• **Stated goal**
Starting at the line containing "Keep writing the", please quote every line up to and including the line containing "return f.surface(Base_Color=colour, Roughness=0.16", exactly, and nothing beyond.
── Data extract ──
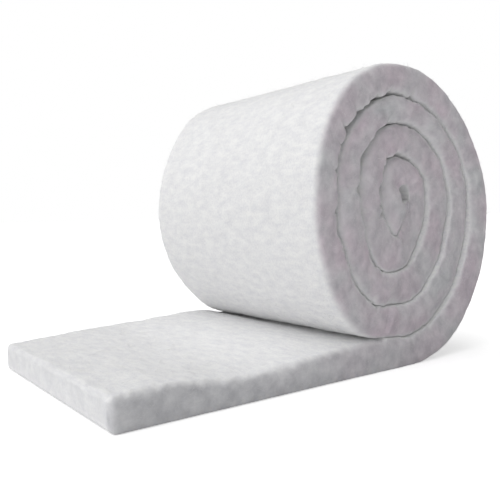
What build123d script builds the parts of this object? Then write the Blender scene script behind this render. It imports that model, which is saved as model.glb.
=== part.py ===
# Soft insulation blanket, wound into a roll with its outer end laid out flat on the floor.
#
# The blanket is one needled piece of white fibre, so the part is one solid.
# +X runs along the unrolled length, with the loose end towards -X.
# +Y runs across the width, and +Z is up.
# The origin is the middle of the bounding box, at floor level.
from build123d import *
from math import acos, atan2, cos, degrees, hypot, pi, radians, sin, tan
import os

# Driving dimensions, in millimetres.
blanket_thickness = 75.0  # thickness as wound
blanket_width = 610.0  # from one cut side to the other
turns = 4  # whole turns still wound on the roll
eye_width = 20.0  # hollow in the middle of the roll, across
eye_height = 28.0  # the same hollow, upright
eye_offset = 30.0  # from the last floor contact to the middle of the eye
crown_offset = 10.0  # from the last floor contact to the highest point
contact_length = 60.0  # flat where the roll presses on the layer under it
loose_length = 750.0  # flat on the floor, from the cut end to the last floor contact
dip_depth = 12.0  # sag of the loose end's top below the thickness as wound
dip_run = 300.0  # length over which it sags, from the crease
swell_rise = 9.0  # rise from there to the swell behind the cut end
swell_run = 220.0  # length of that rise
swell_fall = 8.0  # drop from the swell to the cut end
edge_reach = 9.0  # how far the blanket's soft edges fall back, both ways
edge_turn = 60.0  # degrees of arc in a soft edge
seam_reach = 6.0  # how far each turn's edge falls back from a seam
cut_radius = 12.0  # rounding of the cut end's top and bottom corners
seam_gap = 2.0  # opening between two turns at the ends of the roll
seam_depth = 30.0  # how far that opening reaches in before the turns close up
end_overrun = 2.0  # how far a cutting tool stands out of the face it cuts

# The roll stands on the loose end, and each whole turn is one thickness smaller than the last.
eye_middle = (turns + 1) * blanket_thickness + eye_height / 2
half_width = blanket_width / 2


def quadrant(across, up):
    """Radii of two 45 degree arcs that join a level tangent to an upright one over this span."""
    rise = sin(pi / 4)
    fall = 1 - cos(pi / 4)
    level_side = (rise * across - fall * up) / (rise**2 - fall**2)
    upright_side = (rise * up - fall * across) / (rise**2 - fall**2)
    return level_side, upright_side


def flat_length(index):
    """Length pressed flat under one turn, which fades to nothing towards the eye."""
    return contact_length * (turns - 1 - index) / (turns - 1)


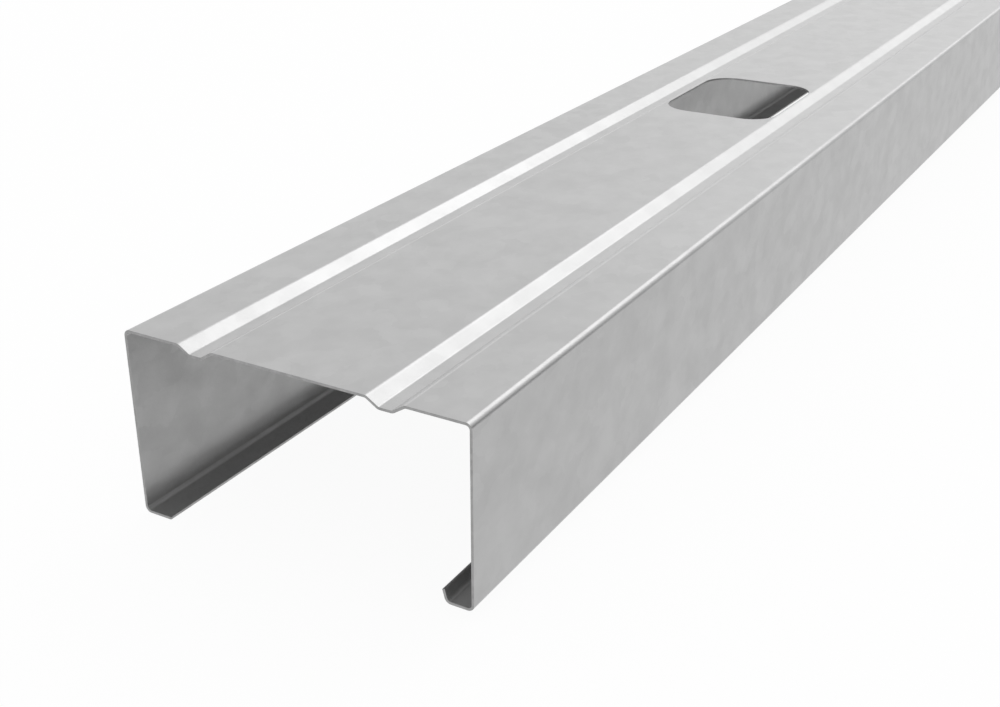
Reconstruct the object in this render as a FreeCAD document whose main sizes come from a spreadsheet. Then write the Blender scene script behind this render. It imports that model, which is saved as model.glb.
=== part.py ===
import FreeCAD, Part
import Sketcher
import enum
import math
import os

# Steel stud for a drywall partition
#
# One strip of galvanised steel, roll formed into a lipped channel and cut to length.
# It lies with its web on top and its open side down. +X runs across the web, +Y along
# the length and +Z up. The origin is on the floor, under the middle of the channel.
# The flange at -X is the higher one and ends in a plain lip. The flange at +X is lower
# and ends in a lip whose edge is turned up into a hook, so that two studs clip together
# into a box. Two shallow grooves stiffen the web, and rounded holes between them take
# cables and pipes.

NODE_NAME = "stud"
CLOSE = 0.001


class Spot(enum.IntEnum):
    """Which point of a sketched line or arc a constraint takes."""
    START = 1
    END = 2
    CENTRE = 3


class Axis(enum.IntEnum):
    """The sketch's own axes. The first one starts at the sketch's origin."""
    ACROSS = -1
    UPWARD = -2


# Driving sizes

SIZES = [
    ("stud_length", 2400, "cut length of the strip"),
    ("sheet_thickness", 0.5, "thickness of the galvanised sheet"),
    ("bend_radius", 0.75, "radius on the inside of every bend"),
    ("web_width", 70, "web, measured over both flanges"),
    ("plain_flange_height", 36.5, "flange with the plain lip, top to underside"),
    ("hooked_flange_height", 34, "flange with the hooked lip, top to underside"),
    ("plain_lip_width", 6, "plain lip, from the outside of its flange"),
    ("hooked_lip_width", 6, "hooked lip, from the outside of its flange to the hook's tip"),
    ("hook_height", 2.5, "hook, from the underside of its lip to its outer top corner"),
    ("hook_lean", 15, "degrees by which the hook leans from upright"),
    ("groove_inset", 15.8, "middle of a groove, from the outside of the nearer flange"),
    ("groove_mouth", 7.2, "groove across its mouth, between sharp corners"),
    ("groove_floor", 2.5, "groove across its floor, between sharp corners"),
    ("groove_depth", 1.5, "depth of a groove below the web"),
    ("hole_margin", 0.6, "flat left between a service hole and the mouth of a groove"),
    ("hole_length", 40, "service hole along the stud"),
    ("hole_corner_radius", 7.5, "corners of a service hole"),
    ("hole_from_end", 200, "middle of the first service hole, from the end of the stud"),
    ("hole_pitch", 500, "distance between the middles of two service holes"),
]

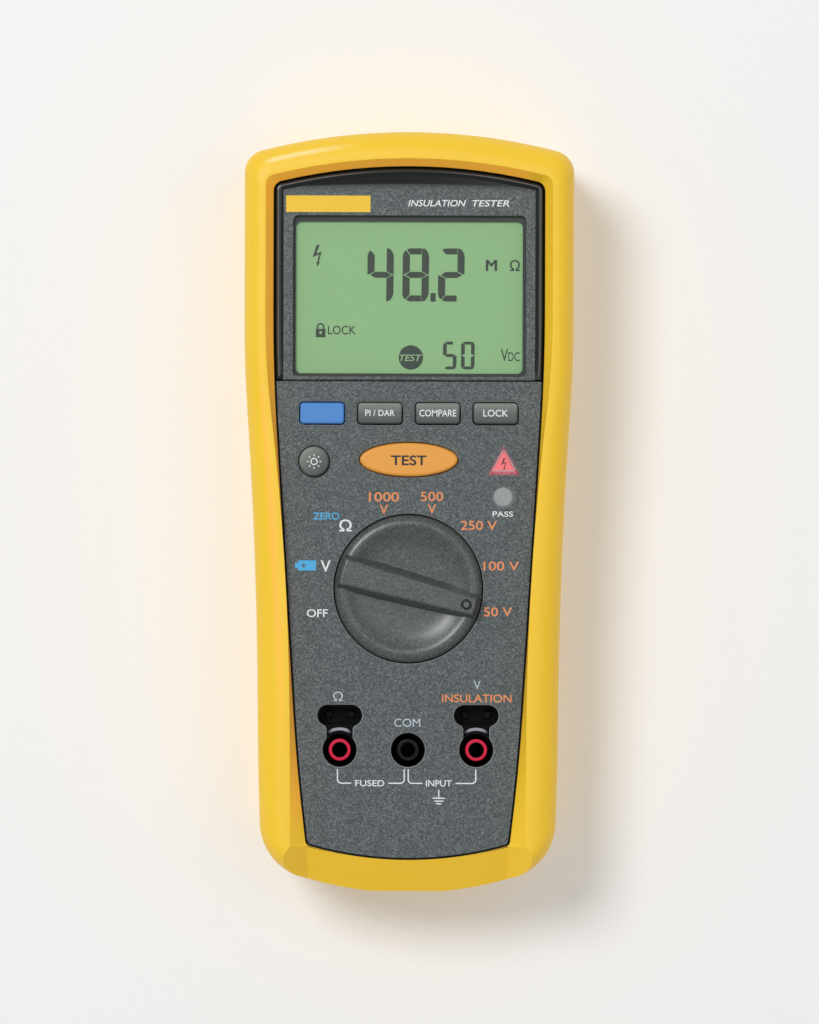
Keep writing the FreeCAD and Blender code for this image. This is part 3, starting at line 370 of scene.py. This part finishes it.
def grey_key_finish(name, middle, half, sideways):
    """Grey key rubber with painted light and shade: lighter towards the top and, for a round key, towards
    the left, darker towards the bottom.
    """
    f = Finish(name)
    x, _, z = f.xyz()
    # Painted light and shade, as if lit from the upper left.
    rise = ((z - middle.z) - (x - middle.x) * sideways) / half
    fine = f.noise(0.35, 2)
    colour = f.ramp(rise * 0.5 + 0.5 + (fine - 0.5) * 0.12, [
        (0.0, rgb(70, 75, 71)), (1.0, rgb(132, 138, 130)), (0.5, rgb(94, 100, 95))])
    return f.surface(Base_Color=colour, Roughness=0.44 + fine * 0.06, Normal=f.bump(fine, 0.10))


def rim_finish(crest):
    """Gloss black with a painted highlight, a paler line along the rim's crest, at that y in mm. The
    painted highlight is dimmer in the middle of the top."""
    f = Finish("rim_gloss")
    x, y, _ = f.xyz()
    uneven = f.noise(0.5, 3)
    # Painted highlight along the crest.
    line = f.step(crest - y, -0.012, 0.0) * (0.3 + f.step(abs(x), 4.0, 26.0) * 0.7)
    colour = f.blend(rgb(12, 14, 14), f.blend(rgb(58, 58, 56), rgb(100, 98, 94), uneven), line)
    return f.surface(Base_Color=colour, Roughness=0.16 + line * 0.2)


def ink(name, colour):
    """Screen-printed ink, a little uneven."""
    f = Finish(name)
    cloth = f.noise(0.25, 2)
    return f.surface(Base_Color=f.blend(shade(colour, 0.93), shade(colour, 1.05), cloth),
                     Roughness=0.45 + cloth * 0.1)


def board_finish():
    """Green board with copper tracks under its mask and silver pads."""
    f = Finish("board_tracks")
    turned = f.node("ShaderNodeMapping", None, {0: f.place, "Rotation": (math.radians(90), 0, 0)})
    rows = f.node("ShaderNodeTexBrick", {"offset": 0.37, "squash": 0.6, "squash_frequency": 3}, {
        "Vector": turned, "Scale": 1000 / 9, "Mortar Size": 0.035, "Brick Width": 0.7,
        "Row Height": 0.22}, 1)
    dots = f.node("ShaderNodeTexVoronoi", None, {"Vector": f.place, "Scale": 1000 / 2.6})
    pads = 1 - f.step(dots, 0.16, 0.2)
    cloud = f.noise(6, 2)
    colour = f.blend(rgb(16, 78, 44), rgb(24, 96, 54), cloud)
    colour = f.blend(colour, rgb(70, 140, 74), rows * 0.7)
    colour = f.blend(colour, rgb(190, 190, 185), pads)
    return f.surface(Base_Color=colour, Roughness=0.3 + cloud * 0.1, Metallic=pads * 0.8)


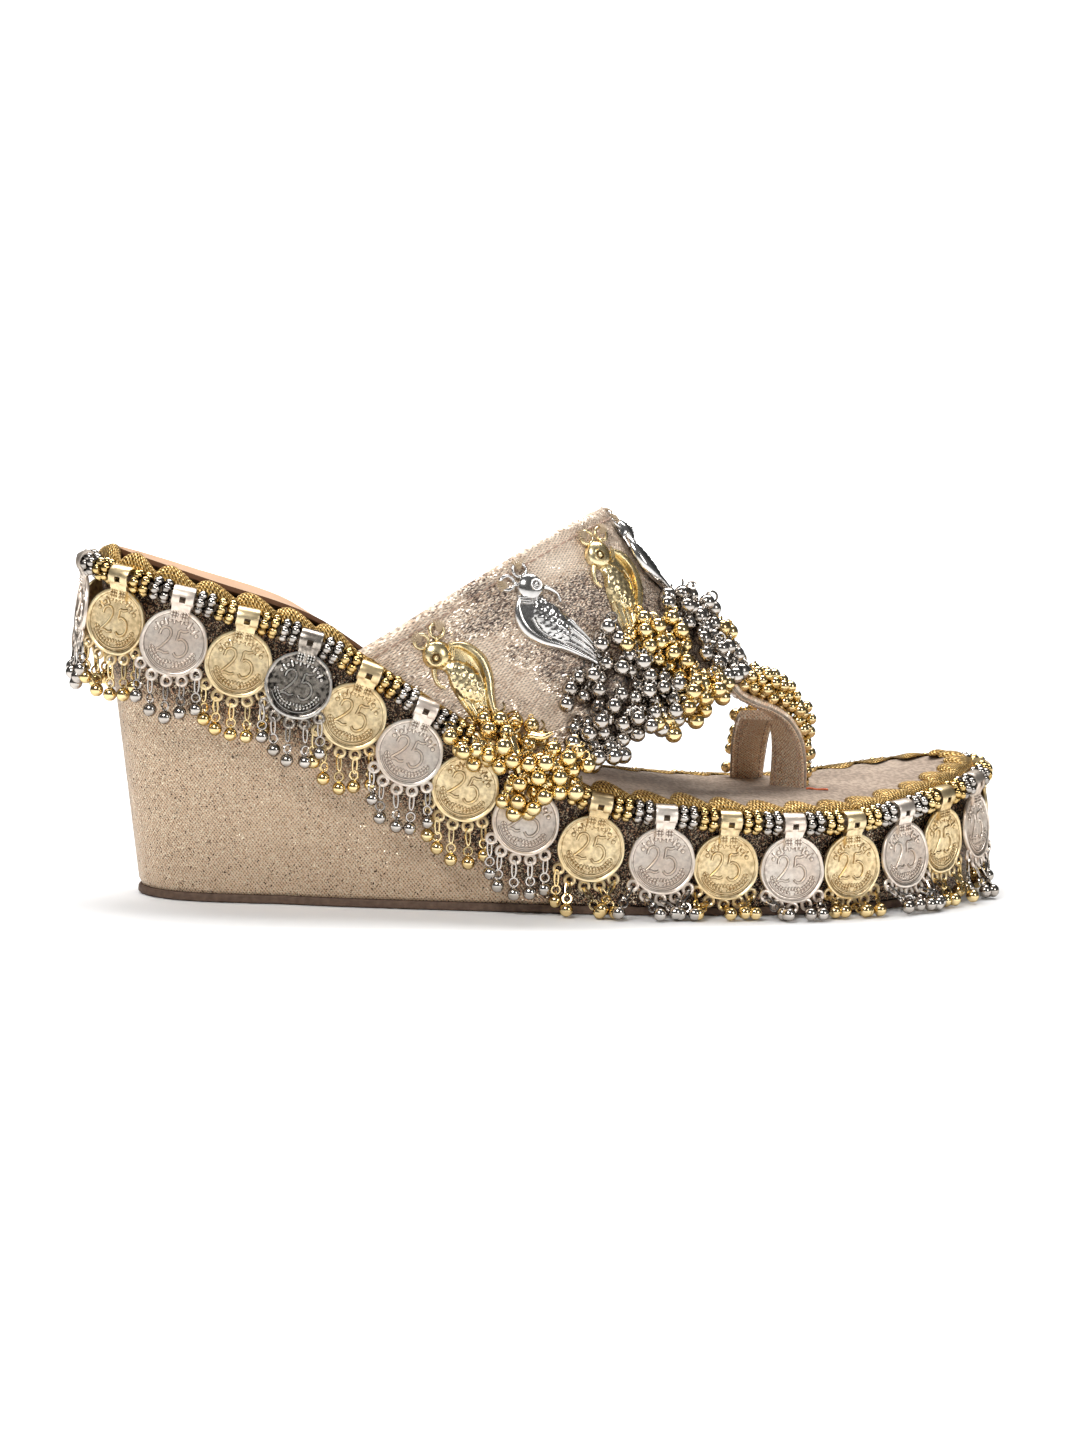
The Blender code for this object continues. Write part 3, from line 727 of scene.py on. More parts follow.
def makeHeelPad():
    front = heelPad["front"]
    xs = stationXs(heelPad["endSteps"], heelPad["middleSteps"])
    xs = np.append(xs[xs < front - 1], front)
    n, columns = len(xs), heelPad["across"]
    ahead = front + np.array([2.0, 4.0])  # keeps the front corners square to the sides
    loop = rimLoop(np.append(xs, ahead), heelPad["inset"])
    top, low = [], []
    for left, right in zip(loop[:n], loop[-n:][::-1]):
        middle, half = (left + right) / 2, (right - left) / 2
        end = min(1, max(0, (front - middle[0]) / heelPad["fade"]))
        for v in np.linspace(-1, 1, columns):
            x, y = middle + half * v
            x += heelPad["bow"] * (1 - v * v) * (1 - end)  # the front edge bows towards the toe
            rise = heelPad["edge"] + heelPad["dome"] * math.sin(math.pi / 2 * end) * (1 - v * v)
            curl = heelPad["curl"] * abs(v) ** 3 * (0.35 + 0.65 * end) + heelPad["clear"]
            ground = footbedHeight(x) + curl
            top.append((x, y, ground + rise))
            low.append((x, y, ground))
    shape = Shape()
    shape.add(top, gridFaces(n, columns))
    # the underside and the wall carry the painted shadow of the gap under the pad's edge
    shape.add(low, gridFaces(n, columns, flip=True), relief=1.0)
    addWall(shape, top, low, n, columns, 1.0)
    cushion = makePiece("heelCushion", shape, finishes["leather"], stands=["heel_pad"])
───
• **Task solution**
Keep writing the FreeCAD and Blender code for this image. This is part 3, starting at line 370 of scene.py. This part finishes it.
def grey_key_finish(name, middle, half, sideways):
    """Grey key rubber with painted light and shade: lighter towards the top and, for a round key, towards
    the left, darker towards the bottom.
    """
    f = Finish(name)
    x, _, z = f.xyz()
    # Painted light and shade, as if lit from the upper left.
    rise = ((z - middle.z) - (x - middle.x) * sideways) / half
    fine = f.noise(0.35, 2)
    colour = f.ramp(rise * 0.5 + 0.5 + (fine - 0.5) * 0.12, [
        (0.0, rgb(70, 75, 71)), (1.0, rgb(132, 138, 130)), (0.5, rgb(94, 100, 95))])
    return f.surface(Base_Color=colour, Roughness=0.44 + fine * 0.06, Normal=f.bump(fine, 0.10))


def rim_finish(crest):
    """Gloss black with a painted highlight, a paler line along the rim's crest, at that y in mm. The
    painted highlight is dimmer in the middle of the top."""
    f = Finish("rim_gloss")
    x, y, _ = f.xyz()
    uneven = f.noise(0.5, 3)
    # Painted highlight along the crest.
    line = f.step(crest - y, -0.012, 0.0) * (0.3 + f.step(abs(x), 4.0, 26.0) * 0.7)
    colour = f.blend(rgb(12, 14, 14), f.blend(rgb(58, 58, 56), rgb(100, 98, 94), uneven), line)
    return f.surface(Base_Color=colour, Roughness=0.16 + line * 0.2)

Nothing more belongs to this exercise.